I am worried that the crinone gel maybe introduce infection as its being done vaginally rather than rectally and if i were using cyclogest iw ould be avoiding any infection by always using it rectally. 


Also I am worried about a possible build up of the crinone gel around my cervix and any effect this may have


any help would be greatly appreciated


Kind regards
Laura


----------



## Laura W (Oct 11, 2006)

Also I have just started getting bad cramps again from it like I did the cyclogest . Surely can't be good for baby if hurting me this much . 
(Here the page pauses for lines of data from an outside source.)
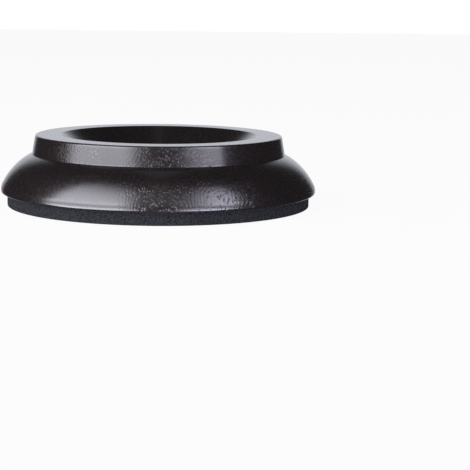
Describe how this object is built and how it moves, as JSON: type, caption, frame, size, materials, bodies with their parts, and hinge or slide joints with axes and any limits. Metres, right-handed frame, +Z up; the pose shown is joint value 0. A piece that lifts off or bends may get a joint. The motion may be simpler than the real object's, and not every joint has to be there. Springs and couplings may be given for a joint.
{
  "type": "castor cup",
  "caption": "Round turned wooden cup with a bulging side and a raised collar around a dished recess, on a foam pad; it stands under a furniture castor and spreads its load.",
  "frame": {"origin": "centre of the foam pad's underside, where the cup meets the floor", "axes": "+Z up along the turning axis, out of the recess; X and Y are alike"},
  "size_m": [0.135, 0.135, 0.03],
  "materials": {
    "lacquered_wood": "dark brown semi-gloss lacquer over open-pored turned hardwood",
    "foam": "matt closed-cell foam, charcoal grey"
  },
  "bodies": {
    "root": {"wooden_cup": "lacquered_wood", "base_pad": "foam"}
  },
  "joints": []
}
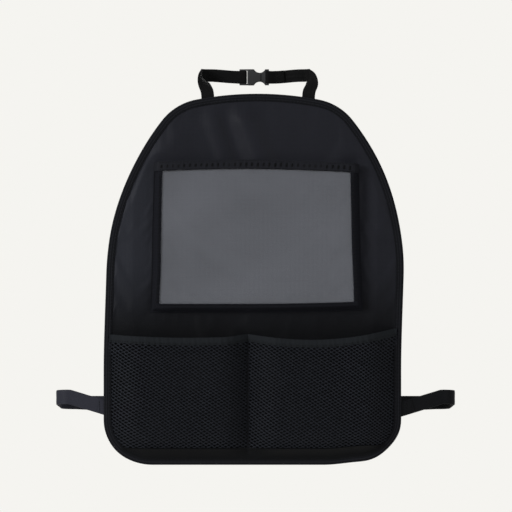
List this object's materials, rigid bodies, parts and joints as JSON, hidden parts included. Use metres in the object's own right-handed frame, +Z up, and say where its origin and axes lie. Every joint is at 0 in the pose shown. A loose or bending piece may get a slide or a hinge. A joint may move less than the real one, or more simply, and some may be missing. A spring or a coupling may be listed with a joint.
{
  "type": "car seat back organizer",
  "caption": "Round-shouldered cloth panel for the back of a car seat, with a clear tablet pocket, net pockets, a buckled headrest strap and an elastic seat strap.",
  "frame": {"origin": "the middle of the panel's back face, half way up the panel", "axes": "+X to the right of someone who faces the pockets, +Y from the pockets into the seat, +Z up"},
  "size_m": [0.47, 0.1375, 0.4652],
  "materials": {
    "panel_cloth": "woven polyester, matt",
    "binding_tape": "woven binding tape, matt",
    "clear_film": "soft clear vinyl, slightly hazy",
    "hook_and_loop": "hook-and-loop tape",
    "net": "knitted net",
    "elastic": "ribbed elastic tape",
    "webbing": "flat woven webbing",
    "buckle_plastic": "fine-grained moulding"
  },
  "bodies": {
    "root": {"back_panel": "panel_cloth", "edge_binding": "binding_tape", "window_film": "clear_film", "window_tape": "binding_tape", "mouth_tape": "binding_tape", "closure_hook_strip": "hook_and_loop", "closure_loop_strip": "hook_and_loop", "left_pocket_net": "net", "right_pocket_net": "net", "left_pocket_elastic": "elastic", "right_pocket_elastic": "elastic", "pocket_bottom_band": "panel_cloth", "left_head_strap": "webbing", "right_head_strap": "webbing", "buckle_socket": "buckle_plastic", "buckle_plug": "buckle_plastic", "seat_strap": "elastic"}
  },
  "joints": []
}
Mr taranissi at ARGC said I have what's called a sensitive uterus . Could this be causing me the pain from the progesterone support . As I didn't get any with the prontogest injections


----------



## emilycaitlin (Mar 7, 2006)

Hi,

I'm afraid its something you would need to ask your clinic about, as we don't deal with progesterone support as midwives. I do know from the site that lots of women use crinone gel without any infection. The cramping won't affect baby at the moment, it makes you feel exhausted, but your baby is well protected,

Emilycaitlin xx


----------